━━━━━ GIVEN DATA

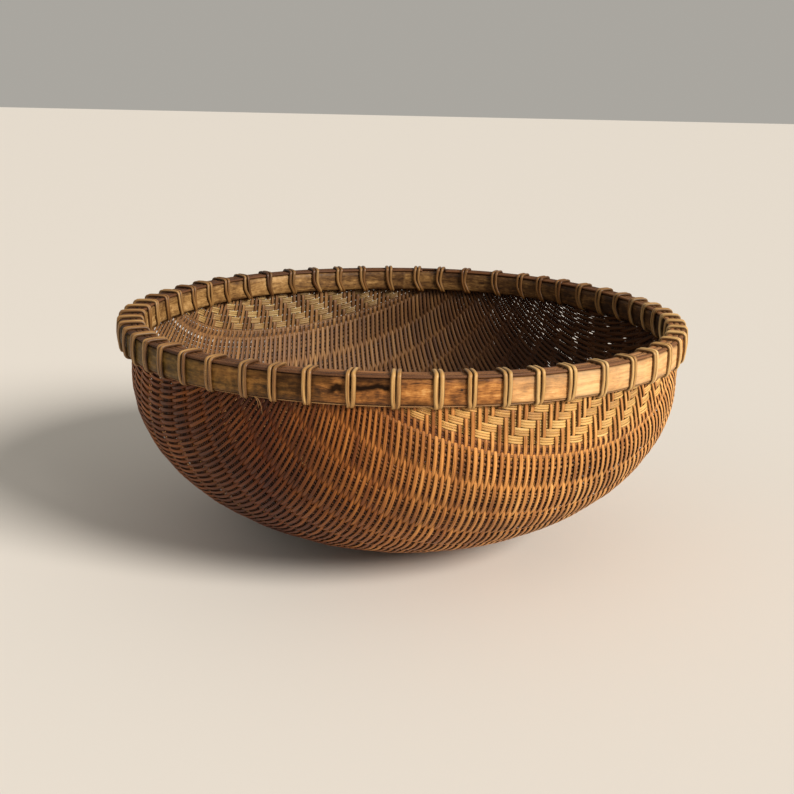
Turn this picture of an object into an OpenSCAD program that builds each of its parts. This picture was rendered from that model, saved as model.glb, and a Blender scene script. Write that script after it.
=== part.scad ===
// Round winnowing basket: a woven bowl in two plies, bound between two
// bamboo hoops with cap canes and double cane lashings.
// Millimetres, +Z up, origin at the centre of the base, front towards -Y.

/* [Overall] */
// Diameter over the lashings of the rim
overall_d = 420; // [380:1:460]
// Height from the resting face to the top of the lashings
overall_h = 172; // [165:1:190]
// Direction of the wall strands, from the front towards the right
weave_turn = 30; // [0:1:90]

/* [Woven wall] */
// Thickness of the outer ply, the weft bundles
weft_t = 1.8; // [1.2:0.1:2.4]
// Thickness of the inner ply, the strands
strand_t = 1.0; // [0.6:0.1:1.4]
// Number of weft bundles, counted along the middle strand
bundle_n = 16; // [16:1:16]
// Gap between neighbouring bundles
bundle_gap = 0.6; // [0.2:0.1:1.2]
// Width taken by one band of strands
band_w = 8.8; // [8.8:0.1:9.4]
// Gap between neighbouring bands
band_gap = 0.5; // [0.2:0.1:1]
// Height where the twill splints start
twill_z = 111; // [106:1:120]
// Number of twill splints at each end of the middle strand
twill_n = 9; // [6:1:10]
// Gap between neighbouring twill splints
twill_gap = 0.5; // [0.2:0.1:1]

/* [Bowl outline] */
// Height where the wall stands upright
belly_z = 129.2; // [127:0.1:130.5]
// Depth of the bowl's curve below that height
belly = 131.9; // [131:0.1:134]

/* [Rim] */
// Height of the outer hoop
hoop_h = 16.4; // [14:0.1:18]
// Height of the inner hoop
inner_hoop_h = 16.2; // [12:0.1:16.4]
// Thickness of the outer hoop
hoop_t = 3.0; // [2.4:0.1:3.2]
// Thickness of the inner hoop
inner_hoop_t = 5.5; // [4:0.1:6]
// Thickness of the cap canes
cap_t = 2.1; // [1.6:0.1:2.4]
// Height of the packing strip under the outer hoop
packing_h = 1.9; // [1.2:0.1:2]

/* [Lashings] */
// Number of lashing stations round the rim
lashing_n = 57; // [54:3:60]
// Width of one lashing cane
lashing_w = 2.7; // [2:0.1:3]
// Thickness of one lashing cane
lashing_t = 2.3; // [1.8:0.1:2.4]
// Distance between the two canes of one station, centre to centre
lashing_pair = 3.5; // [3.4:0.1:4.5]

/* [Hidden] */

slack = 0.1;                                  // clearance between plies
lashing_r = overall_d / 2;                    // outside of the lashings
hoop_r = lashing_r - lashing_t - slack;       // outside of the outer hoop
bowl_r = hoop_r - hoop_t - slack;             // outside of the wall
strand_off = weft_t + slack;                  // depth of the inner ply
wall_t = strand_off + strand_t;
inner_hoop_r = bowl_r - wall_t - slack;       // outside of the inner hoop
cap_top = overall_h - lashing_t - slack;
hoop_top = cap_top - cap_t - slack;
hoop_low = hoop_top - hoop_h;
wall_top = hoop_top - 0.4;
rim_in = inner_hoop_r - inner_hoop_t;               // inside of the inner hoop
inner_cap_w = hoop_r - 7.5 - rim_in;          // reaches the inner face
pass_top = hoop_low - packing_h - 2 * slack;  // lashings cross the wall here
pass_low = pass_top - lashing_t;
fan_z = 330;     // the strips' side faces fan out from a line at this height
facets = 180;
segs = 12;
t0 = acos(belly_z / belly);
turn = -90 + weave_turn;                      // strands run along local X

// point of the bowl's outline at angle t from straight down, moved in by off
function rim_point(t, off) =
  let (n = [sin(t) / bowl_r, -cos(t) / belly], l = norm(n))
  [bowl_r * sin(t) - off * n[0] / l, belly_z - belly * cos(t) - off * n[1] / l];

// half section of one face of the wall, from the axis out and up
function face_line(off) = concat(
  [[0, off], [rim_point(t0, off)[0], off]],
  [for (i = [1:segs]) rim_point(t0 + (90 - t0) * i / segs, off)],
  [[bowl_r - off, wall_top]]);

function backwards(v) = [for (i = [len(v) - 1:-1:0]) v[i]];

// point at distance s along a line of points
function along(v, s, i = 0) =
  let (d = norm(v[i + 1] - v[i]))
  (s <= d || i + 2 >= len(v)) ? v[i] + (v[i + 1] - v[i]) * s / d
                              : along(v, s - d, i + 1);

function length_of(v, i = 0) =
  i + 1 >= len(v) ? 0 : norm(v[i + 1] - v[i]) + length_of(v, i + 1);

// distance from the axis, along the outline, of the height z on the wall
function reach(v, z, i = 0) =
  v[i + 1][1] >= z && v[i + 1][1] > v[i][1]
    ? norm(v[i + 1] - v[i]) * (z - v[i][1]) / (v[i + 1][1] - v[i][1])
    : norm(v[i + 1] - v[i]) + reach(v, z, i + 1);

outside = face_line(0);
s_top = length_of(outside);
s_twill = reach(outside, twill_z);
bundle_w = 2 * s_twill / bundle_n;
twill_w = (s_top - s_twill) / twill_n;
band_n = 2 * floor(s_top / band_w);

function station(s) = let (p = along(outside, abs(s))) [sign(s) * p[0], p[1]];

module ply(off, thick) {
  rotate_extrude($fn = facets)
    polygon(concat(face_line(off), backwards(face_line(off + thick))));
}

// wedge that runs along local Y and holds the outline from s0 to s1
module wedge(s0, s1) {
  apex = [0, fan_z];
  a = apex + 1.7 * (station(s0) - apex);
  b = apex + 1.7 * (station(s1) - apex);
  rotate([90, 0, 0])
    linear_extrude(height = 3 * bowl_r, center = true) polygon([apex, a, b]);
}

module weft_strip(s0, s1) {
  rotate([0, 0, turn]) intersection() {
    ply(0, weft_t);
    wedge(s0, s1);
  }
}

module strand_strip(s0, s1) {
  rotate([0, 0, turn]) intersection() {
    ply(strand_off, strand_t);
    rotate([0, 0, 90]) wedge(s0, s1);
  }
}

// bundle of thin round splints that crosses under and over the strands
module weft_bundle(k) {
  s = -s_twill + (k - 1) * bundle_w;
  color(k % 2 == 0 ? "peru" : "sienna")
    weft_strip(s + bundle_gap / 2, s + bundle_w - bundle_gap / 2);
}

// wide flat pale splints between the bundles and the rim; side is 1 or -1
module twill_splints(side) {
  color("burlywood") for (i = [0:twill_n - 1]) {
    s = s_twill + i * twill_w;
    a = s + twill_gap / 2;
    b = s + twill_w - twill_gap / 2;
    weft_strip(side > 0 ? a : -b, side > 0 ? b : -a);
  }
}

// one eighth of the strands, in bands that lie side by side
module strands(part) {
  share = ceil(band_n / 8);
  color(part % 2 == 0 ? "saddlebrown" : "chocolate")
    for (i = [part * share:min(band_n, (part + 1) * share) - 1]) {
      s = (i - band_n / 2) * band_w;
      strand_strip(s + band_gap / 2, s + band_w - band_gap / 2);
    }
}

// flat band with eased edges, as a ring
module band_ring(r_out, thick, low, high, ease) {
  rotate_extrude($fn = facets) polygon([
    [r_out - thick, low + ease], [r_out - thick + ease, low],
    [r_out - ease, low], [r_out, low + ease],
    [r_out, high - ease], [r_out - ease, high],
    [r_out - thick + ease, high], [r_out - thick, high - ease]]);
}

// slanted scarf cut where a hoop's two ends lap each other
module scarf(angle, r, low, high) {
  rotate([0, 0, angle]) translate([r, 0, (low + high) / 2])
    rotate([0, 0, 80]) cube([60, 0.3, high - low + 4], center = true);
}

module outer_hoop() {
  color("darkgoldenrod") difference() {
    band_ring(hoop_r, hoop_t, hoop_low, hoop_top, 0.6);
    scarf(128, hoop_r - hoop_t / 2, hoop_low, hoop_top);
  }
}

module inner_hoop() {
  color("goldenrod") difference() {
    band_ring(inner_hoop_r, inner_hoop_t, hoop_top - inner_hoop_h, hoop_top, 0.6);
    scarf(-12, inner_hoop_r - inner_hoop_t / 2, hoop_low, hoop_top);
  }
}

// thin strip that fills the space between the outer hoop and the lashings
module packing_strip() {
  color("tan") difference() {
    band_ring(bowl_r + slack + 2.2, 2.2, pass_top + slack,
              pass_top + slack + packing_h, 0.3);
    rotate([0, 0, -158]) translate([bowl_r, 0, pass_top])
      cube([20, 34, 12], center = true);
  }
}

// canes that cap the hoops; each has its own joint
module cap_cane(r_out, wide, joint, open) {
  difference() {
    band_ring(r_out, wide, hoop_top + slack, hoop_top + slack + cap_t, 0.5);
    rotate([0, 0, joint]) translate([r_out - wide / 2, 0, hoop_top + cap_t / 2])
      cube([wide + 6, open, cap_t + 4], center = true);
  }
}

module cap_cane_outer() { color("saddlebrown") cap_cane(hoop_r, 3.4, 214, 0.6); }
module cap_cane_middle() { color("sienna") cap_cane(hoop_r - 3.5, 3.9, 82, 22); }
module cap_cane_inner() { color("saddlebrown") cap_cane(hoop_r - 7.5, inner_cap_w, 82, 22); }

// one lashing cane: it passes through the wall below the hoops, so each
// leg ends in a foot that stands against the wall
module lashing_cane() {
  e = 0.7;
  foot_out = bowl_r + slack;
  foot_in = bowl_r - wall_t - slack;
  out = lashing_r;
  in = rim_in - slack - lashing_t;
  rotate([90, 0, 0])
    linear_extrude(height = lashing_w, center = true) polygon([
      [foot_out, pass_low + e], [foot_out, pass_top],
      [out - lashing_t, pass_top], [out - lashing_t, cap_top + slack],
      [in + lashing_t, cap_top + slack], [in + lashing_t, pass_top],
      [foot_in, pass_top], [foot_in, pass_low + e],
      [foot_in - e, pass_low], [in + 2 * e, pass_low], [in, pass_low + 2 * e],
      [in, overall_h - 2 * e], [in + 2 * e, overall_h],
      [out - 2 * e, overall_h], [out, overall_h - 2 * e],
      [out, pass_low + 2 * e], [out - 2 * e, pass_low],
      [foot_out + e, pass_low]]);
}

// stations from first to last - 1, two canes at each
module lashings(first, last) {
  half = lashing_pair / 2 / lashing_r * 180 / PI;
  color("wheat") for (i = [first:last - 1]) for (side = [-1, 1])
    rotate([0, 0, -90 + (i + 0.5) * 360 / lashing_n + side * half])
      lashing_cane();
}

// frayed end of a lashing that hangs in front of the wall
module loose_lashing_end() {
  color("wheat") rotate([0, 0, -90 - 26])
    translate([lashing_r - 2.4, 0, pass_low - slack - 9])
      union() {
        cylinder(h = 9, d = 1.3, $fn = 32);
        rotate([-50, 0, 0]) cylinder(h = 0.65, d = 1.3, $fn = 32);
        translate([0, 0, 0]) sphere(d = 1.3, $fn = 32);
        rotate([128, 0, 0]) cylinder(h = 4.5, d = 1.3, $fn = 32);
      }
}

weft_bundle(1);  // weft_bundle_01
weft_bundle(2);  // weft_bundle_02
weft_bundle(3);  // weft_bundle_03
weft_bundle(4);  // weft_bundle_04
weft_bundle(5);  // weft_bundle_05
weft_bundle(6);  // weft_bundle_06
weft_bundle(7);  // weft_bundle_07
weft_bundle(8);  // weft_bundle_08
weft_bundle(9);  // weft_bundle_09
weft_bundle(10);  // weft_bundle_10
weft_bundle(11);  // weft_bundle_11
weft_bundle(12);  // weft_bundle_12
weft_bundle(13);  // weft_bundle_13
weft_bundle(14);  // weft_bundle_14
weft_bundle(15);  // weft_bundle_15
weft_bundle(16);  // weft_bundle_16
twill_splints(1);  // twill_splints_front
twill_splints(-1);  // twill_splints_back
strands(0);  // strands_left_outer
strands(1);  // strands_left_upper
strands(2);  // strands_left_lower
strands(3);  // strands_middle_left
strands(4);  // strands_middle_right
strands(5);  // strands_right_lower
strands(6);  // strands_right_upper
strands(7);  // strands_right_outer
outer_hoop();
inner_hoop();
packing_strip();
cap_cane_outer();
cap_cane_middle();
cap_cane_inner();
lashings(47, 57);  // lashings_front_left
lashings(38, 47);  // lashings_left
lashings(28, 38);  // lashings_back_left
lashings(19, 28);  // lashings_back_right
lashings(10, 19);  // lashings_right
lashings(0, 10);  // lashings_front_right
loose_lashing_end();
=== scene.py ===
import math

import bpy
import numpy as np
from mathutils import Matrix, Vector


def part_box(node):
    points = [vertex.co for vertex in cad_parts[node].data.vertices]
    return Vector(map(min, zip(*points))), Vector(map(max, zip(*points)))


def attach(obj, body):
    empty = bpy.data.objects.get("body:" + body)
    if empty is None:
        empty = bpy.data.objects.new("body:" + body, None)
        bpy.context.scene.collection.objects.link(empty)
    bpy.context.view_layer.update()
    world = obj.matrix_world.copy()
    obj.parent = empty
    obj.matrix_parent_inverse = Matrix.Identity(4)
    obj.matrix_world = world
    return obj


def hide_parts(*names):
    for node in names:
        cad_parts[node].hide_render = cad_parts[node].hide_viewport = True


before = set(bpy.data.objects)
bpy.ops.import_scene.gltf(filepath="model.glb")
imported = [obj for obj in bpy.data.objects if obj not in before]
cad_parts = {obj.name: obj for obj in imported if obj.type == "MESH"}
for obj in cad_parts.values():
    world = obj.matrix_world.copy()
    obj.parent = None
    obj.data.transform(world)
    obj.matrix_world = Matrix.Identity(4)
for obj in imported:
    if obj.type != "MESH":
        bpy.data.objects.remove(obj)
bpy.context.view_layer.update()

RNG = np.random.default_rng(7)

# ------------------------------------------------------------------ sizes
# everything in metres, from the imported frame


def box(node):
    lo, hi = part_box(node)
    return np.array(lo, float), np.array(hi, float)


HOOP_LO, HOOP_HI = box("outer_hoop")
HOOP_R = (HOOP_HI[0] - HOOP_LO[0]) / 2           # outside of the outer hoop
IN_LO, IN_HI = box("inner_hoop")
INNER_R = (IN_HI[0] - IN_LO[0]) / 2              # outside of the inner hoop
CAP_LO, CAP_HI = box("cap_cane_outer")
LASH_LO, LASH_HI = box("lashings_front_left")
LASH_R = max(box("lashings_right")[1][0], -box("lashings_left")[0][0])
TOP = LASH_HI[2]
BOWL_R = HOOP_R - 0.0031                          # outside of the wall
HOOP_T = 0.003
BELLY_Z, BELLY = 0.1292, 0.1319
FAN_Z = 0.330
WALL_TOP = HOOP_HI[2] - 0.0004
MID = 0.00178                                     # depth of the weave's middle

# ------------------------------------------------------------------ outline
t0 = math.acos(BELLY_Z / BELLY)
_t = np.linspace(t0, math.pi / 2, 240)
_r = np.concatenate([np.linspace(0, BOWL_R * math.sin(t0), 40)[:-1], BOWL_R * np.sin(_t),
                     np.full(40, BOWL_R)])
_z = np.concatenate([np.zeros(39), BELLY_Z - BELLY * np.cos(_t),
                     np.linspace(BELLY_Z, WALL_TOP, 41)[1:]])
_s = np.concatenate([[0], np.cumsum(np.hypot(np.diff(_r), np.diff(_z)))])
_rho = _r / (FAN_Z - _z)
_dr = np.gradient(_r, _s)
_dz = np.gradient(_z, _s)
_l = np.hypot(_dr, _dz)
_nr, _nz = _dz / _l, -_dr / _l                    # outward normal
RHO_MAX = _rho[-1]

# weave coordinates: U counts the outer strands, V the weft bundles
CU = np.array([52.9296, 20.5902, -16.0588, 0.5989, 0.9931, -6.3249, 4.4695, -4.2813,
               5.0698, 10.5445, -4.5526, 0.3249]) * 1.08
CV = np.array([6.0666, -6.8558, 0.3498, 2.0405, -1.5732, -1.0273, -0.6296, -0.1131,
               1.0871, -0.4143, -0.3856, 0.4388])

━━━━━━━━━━

- _TASK PROMPT_
Gather each line of the listing that holds the string "from".

- _ANSWER TO THE TASK_
Turn this picture of an object into an OpenSCAD program that builds each of its parts. This picture was rendered from that model, saved as model.glb, and a Blender scene script. Write that script after it.
// Height from the resting face to the top of the lashings
// Direction of the wall strands, from the front towards the right
fan_z = 330;     // the strips' side faces fan out from a line at this height
// point of the bowl's outline at angle t from straight down, moved in by off
// half section of one face of the wall, from the axis out and up
// distance from the axis, along the outline, of the height z on the wall
// wedge that runs along local Y and holds the outline from s0 to s1
// stations from first to last - 1, two canes at each
from mathutils import Matrix, Vector
# everything in metres, from the imported frame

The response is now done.